**What is required:** Quote exactly the lines from the line containing "return low, high" to the line containing "obj.parent = None", both lines included, please, and nothing more.

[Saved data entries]
%%

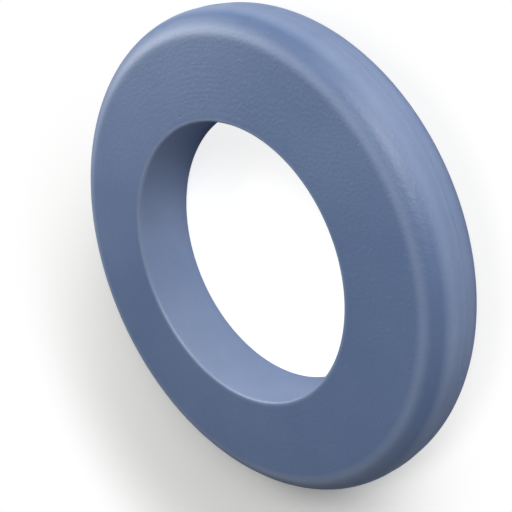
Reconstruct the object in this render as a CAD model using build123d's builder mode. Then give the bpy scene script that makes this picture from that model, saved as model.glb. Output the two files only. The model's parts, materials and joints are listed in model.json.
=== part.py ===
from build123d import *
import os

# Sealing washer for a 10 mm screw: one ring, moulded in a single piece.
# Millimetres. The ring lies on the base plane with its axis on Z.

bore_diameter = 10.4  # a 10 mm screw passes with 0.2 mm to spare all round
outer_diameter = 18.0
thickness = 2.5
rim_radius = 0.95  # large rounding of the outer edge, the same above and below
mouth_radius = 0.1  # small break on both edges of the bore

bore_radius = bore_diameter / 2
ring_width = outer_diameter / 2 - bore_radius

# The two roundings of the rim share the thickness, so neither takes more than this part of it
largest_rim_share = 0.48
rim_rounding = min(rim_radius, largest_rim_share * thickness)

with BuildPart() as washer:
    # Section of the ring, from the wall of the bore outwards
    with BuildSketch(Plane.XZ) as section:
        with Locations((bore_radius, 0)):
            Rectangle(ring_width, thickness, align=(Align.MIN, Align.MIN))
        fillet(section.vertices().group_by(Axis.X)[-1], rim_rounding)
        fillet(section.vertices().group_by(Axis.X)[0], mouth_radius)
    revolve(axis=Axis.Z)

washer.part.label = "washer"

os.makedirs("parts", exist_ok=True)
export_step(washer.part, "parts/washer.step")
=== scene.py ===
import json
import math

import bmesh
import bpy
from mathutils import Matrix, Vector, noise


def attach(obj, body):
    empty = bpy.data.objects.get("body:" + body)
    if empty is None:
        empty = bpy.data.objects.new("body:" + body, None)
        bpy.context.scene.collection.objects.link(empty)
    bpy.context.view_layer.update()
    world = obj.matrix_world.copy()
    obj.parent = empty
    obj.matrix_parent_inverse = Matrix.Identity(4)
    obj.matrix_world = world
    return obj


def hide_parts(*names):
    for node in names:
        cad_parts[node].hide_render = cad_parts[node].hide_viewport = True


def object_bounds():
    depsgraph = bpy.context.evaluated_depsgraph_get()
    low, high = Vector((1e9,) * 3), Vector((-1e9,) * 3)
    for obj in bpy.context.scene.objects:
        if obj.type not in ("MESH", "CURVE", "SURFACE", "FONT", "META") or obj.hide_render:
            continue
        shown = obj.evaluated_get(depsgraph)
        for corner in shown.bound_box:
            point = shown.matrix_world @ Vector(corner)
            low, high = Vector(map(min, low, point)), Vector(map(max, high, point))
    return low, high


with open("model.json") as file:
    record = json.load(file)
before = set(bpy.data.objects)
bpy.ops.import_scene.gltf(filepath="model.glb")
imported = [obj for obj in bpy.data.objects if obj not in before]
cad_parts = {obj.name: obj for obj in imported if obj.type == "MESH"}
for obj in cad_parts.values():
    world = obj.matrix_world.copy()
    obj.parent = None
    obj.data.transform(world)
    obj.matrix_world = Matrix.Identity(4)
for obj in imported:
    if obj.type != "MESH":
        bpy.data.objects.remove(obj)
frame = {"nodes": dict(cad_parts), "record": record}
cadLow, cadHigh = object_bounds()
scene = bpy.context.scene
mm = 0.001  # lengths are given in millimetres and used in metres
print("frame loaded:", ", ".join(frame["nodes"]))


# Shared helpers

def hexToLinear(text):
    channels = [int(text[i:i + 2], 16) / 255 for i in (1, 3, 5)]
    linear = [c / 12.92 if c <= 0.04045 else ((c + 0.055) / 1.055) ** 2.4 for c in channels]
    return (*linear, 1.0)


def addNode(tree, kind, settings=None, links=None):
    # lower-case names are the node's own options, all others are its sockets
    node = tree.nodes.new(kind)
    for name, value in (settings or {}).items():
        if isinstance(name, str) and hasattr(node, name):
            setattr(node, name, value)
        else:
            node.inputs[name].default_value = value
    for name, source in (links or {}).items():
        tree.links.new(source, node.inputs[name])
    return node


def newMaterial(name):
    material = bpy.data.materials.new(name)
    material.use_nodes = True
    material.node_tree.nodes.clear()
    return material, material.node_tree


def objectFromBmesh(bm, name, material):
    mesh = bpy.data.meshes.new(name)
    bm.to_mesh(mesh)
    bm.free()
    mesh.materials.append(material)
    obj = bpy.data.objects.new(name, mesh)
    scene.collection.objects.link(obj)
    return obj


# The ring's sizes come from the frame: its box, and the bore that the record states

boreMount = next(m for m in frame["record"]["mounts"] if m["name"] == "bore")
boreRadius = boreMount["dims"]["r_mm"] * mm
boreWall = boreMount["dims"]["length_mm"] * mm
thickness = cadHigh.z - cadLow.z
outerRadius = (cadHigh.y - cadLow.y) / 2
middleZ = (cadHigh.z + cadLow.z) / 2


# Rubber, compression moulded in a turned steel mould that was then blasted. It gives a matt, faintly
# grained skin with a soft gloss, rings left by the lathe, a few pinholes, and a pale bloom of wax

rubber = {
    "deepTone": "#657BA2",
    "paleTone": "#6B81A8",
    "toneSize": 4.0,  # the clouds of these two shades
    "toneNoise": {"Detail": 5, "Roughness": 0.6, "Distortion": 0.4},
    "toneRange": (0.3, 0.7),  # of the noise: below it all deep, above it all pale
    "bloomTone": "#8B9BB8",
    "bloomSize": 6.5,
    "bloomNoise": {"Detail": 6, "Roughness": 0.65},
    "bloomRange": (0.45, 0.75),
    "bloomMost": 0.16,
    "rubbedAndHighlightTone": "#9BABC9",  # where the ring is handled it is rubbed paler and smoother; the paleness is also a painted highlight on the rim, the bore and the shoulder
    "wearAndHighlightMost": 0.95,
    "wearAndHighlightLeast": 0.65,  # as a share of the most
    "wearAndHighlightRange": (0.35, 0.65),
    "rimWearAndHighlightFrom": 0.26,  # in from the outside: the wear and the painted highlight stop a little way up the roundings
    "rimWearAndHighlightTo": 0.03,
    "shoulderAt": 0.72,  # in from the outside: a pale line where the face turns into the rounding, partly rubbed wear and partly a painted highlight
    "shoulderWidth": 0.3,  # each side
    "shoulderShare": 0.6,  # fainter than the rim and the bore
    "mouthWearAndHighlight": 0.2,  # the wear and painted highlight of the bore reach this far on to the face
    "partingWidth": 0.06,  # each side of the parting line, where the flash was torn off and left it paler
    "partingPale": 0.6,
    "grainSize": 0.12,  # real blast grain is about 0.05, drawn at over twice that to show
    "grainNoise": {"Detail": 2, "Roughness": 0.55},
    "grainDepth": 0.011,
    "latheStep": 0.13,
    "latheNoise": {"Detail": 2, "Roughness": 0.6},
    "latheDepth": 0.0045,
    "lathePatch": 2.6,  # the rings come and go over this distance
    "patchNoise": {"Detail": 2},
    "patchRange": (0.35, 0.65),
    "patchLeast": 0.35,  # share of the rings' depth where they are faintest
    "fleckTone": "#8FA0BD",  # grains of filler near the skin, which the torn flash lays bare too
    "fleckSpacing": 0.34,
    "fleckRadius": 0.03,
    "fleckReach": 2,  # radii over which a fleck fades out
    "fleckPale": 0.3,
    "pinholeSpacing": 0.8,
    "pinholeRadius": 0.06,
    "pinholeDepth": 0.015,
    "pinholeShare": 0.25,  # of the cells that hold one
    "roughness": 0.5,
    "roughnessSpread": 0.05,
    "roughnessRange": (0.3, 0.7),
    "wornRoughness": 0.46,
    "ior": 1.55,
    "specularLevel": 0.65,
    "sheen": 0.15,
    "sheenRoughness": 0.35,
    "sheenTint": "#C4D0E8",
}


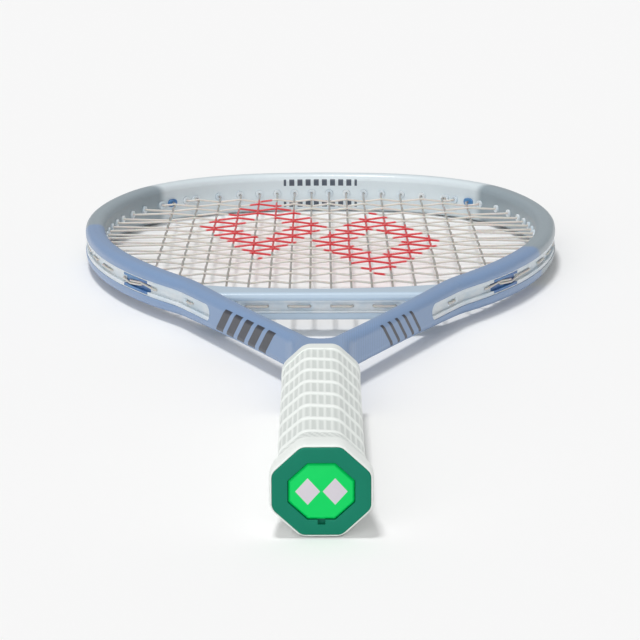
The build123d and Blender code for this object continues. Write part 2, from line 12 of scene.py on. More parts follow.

%%

**Answer to this problem:**
    return low, high


with open("model.json") as file:
    record = json.load(file)
before = set(bpy.data.objects)
bpy.ops.import_scene.gltf(filepath="model.glb")
imported = [obj for obj in bpy.data.objects if obj not in before]
cad_parts = {obj.name: obj for obj in imported if obj.type == "MESH"}
for obj in cad_parts.values():
    world = obj.matrix_world.copy()
    obj.parent = None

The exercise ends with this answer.